▶ PROBLEM TO WORK ON: Write out each line beneath this one exactly as it reads.

▶ DATA SECTION:

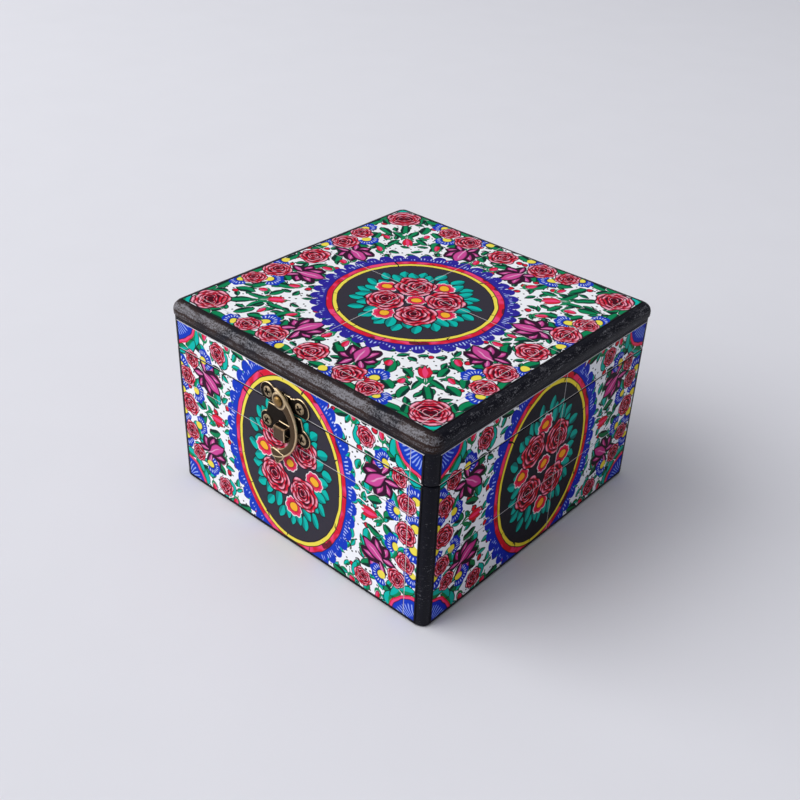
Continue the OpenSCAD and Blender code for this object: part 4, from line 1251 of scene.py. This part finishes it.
class JACKBOX_OT_latch(bpy.types.Operator):
    """Make the swan-necked hook, its rivet and screws, and soften the bronze plates"""

    bl_idname = "jackbox.latch"
    bl_label = "Hook latch"

    rivet = (-3.2, 74.7)
    eye = ((1.3, 1.95), (4.0, 1.95), (4.1, 2.3), (3.95, 2.75), (3.6, 3.05), (3.0, 3.1),
           (2.6, 2.85), (1.3, 2.8), (1.3, 1.95))
    eye_wear = (0, 0, 0.6, 1, 1, 0.5, 0, 0, 0)
    dome = ((0, 3.1), (2.25, 3.1), (2.3, 3.3), (2.2, 3.6), (1.9, 3.95), (1.4, 4.18), (0.7, 4.28),
            (0, 4.3))
    tab = ((-6.1, -25.6), (-5.2, -28.4), (-3.1, -30.6), (-1, -30.6), (1.2, -28.6), (2.5, -25.9),
           (-1.6, -24.9), (-4.4, -24.6))

    def on_face(self, x, up, depth):
        """Points on the front: across and up from the rivet, and out from the paper."""
        grids = np.broadcast_arrays(self.rivet[0] + x, FRONT_FACE - depth, self.rivet[1] + up)
        return np.stack(grids, -1)

    def crescent(self):
        """Between an outer circle of 18.2 and an inner one of 12: at each angle about a middle
        point the section runs from the inner edge to the outer, domed, with a raised outer rim.
        A section's rows are (share of the way out, depth, wear)."""
        way = around(1, np.radians(np.linspace(74, -82, 64)), 0)[:, :2]
        middle = np.array((-7.0, -12.5))
        near, far = (ray_length(way, np.array(centre) - middle, radius)[:, None]
                     for centre, radius in (((-6.2, -13.3), 12.0), ((-8.0, -11.6), 18.2)))
        share, depth, wear = np.array([
            (0.02, 1.95, 0), (0, 2.25, 0.6), (0.06, 2.5, 0.5), (0.2, 2.75, 0), (0.42, 2.9, 0),
            (0.6, 2.86, 0), (0.7, 2.7, 0), (0.76, 2.72, 0.2), (0.82, 3.0, 1), (0.88, 3.08, 1),
            (0.94, 3.02, 1), (0.99, 2.7, 1), (1.0, 2.2, 0.6), (0.97, 1.95, 0), (0.02, 1.95, 0)]).T
        reach = near + (far - near) * share
        x, up = (middle[k] + reach * way[:, k, None] for k in (0, 1))
        return Patch(self.on_face(x, up, depth), wear=np.broadcast_to(wear, x.shape), caps=True)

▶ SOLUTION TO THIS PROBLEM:
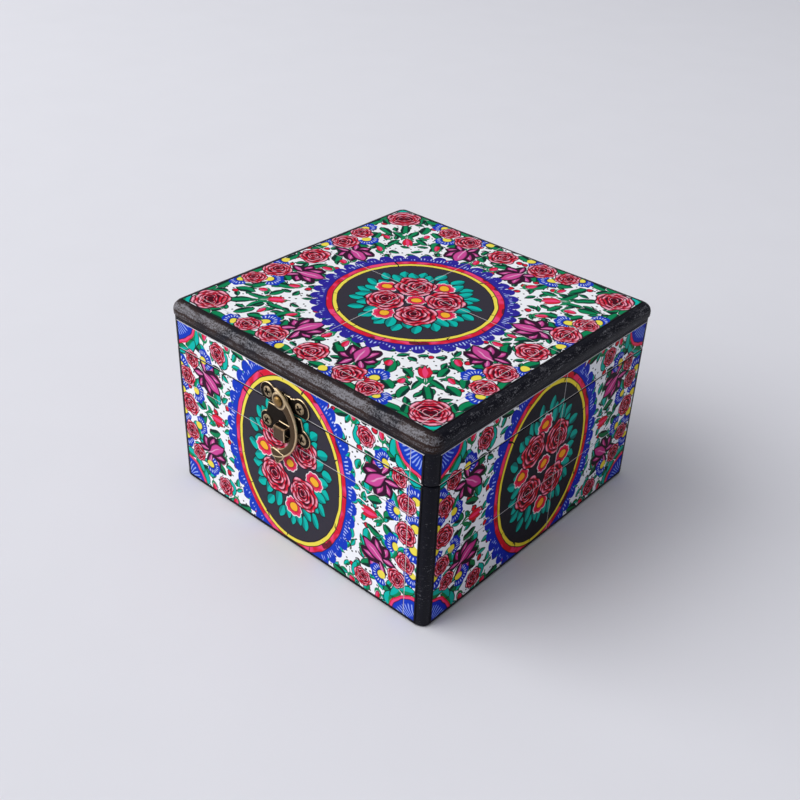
Continue the OpenSCAD and Blender code for this object: part 4, from line 1251 of scene.py. This part finishes it.
class JACKBOX_OT_latch(bpy.types.Operator):
    """Make the swan-necked hook, its rivet and screws, and soften the bronze plates"""

    bl_idname = "jackbox.latch"
    bl_label = "Hook latch"

    rivet = (-3.2, 74.7)
    eye = ((1.3, 1.95), (4.0, 1.95), (4.1, 2.3), (3.95, 2.75), (3.6, 3.05), (3.0, 3.1),
           (2.6, 2.85), (1.3, 2.8), (1.3, 1.95))
    eye_wear = (0, 0, 0.6, 1, 1, 0.5, 0, 0, 0)
    dome = ((0, 3.1), (2.25, 3.1), (2.3, 3.3), (2.2, 3.6), (1.9, 3.95), (1.4, 4.18), (0.7, 4.28),
            (0, 4.3))
    tab = ((-6.1, -25.6), (-5.2, -28.4), (-3.1, -30.6), (-1, -30.6), (1.2, -28.6), (2.5, -25.9),
           (-1.6, -24.9), (-4.4, -24.6))

    def on_face(self, x, up, depth):
        """Points on the front: across and up from the rivet, and out from the paper."""
        grids = np.broadcast_arrays(self.rivet[0] + x, FRONT_FACE - depth, self.rivet[1] + up)
        return np.stack(grids, -1)

    def crescent(self):
        """Between an outer circle of 18.2 and an inner one of 12: at each angle about a middle
        point the section runs from the inner edge to the outer, domed, with a raised outer rim.
        A section's rows are (share of the way out, depth, wear)."""
        way = around(1, np.radians(np.linspace(74, -82, 64)), 0)[:, :2]
        middle = np.array((-7.0, -12.5))
        near, far = (ray_length(way, np.array(centre) - middle, radius)[:, None]
                     for centre, radius in (((-6.2, -13.3), 12.0), ((-8.0, -11.6), 18.2)))
        share, depth, wear = np.array([
            (0.02, 1.95, 0), (0, 2.25, 0.6), (0.06, 2.5, 0.5), (0.2, 2.75, 0), (0.42, 2.9, 0),
            (0.6, 2.86, 0), (0.7, 2.7, 0), (0.76, 2.72, 0.2), (0.82, 3.0, 1), (0.88, 3.08, 1),
            (0.94, 3.02, 1), (0.99, 2.7, 1), (1.0, 2.2, 0.6), (0.97, 1.95, 0), (0.02, 1.95, 0)]).T
        reach = near + (far - near) * share
        x, up = (middle[k] + reach * way[:, k, None] for k in (0, 1))
        return Patch(self.on_face(x, up, depth), wear=np.broadcast_to(wear, x.shape), caps=True)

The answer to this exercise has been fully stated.